- Available data

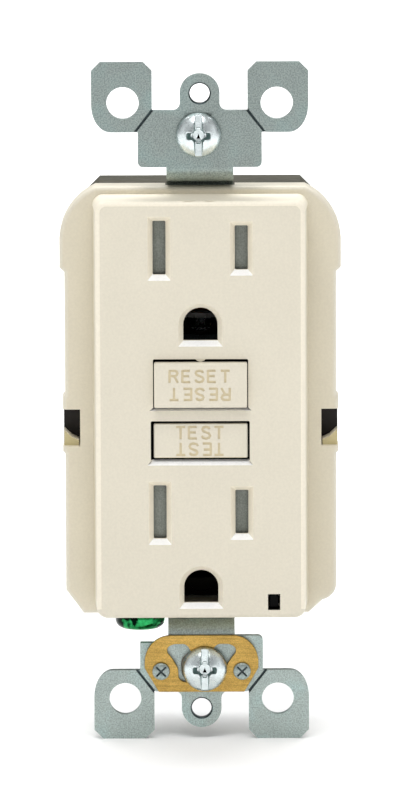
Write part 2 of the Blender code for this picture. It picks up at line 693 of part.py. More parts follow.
def sensing_electronics():
    spool = [(2.8, 12.4), (9.4, 12.4), (9.4, 12.9), (4.1, 12.9), (4.1, 19.2), (9.4, 19.2),
             (9.4, 19.7), (2.8, 19.7)]
    finish("toroid_housing", turned("Y", (0, TOROID_Z), spool, 20, ring=True), "dark_plastic")
    for name, low in (("neutral_toroid", 13.2), ("sensing_toroid", 16.2)):
        finish(name, washer("Y", (0, TOROID_Z), 4.5, 9.0, low, low + 2.6), "ferrite")
    board = prism("Y", rectangle(12.2, 28.8), *BOARD_Y)
    finish("circuit_board", board, "board")
    finish("capacitor", disc("Z", (-8.6, 16.6), 3.0, 12.0, 22.0, 16), "white_plastic")
    finish("varistor", disc("Z", (8.9, 16.6), 3.1, 25.0, 27.6, 16), "brown_plastic")
    finish("thyristor", block((6.9, 10.9), (16.5, 20.1), (13.0, 18.0)), "dark_plastic")
    finish("control_chip", block((-10.5, -5.7), (18.3, 20.1), (24.2, 28.8)), "dark_plastic")


def clear_scene():
    for obj in list(bpy.data.objects):
        bpy.data.objects.remove(obj)


def main():
    clear_scene()
    front_cover()
    buttons()
    indicator()
    mounting_strap()
    grounding_clip()
    mounting_screws()
    ground_screw()
    middle_housing()
    rear_housing()
    assembly_screws()
    terminals()
    contacts()
    reset_mechanism()
    solenoid()
    test_mechanism()
    sensing_electronics()


main()
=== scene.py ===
"""Looks of the duplex ground-fault receptacle: finished pieces, surfaces, light and camera."""
import json
import math

import bmesh
import bpy
from mathutils import Matrix, Vector


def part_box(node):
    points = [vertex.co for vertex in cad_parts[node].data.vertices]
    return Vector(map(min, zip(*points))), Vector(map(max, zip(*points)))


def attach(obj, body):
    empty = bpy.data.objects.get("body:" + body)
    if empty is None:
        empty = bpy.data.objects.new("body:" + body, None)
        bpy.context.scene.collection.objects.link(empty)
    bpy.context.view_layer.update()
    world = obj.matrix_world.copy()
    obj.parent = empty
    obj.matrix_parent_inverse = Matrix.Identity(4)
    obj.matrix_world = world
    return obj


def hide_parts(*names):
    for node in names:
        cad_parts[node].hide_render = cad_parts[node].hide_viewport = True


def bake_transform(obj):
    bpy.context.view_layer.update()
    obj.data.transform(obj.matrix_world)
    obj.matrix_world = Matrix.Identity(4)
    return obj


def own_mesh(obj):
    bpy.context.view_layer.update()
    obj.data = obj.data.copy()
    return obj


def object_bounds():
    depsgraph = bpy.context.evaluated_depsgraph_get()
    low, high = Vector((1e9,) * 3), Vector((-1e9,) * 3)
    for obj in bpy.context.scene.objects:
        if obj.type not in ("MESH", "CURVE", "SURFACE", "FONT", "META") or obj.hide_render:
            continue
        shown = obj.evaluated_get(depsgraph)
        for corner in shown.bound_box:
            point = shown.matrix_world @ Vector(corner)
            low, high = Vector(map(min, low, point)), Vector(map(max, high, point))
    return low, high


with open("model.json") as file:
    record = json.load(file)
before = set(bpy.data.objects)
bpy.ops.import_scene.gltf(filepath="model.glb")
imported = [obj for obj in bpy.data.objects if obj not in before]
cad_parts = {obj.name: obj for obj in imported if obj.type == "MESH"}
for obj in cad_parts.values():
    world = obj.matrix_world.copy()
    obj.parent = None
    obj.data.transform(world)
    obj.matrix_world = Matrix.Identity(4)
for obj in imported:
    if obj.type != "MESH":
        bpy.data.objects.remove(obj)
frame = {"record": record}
cad_box = [list(corner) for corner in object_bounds()]

MM = 0.001
RECORD = frame["record"]
BODY = {node: body for body, nodes in RECORD["behaviour"]["bodies"].items() for node in nodes}
SLOT = {piece["node"]: piece["material_slot"] for piece in RECORD["subparts"]}
SIDES = {"hot": 1, "neutral": -1}


def span(node):
    """A node's box as three (low, high) pairs in millimetres."""
    low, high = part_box(node)
    return [(a / MM, b / MM) for a, b in zip(low, high)]


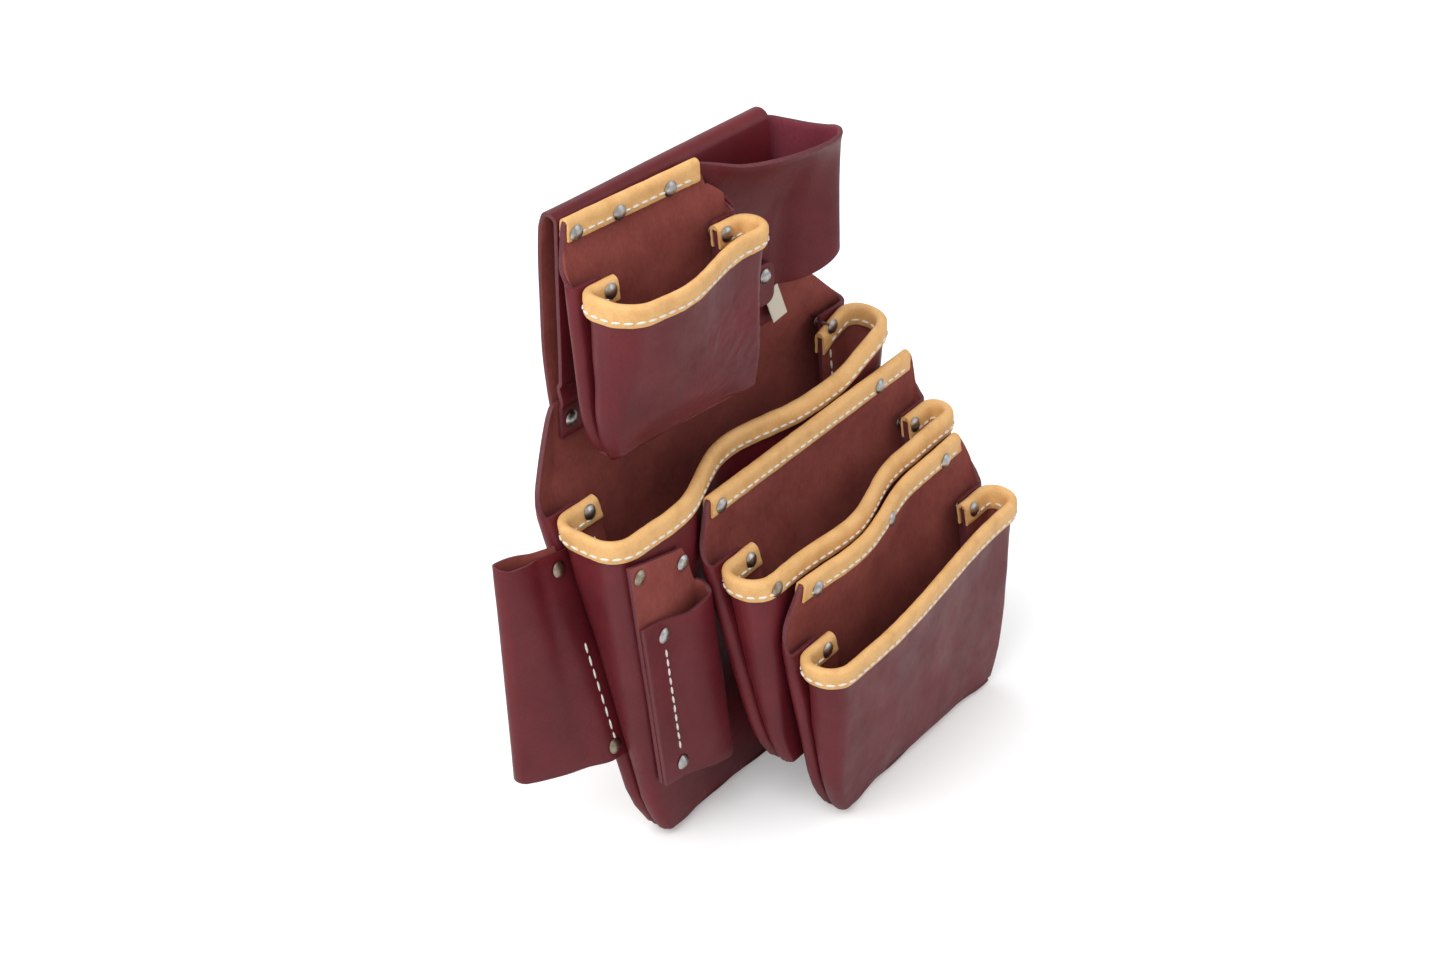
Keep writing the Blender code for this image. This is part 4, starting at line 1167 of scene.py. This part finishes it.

- Instruction
Retype exactly, and only, the lines from the one containing "rear_housing()" through the one containing "obj.matrix_parent_inverse = Matrix.Identity(4)", both included.

- Response to the exercise
    rear_housing()
    assembly_screws()
    terminals()
    contacts()
    reset_mechanism()
    solenoid()
    test_mechanism()
    sensing_electronics()


main()
=== scene.py ===
"""Looks of the duplex ground-fault receptacle: finished pieces, surfaces, light and camera."""
import json
import math

import bmesh
import bpy
from mathutils import Matrix, Vector


def part_box(node):
    points = [vertex.co for vertex in cad_parts[node].data.vertices]
    return Vector(map(min, zip(*points))), Vector(map(max, zip(*points)))


def attach(obj, body):
    empty = bpy.data.objects.get("body:" + body)
    if empty is None:
        empty = bpy.data.objects.new("body:" + body, None)
        bpy.context.scene.collection.objects.link(empty)
    bpy.context.view_layer.update()
    world = obj.matrix_world.copy()
    obj.parent = empty
    obj.matrix_parent_inverse = Matrix.Identity(4)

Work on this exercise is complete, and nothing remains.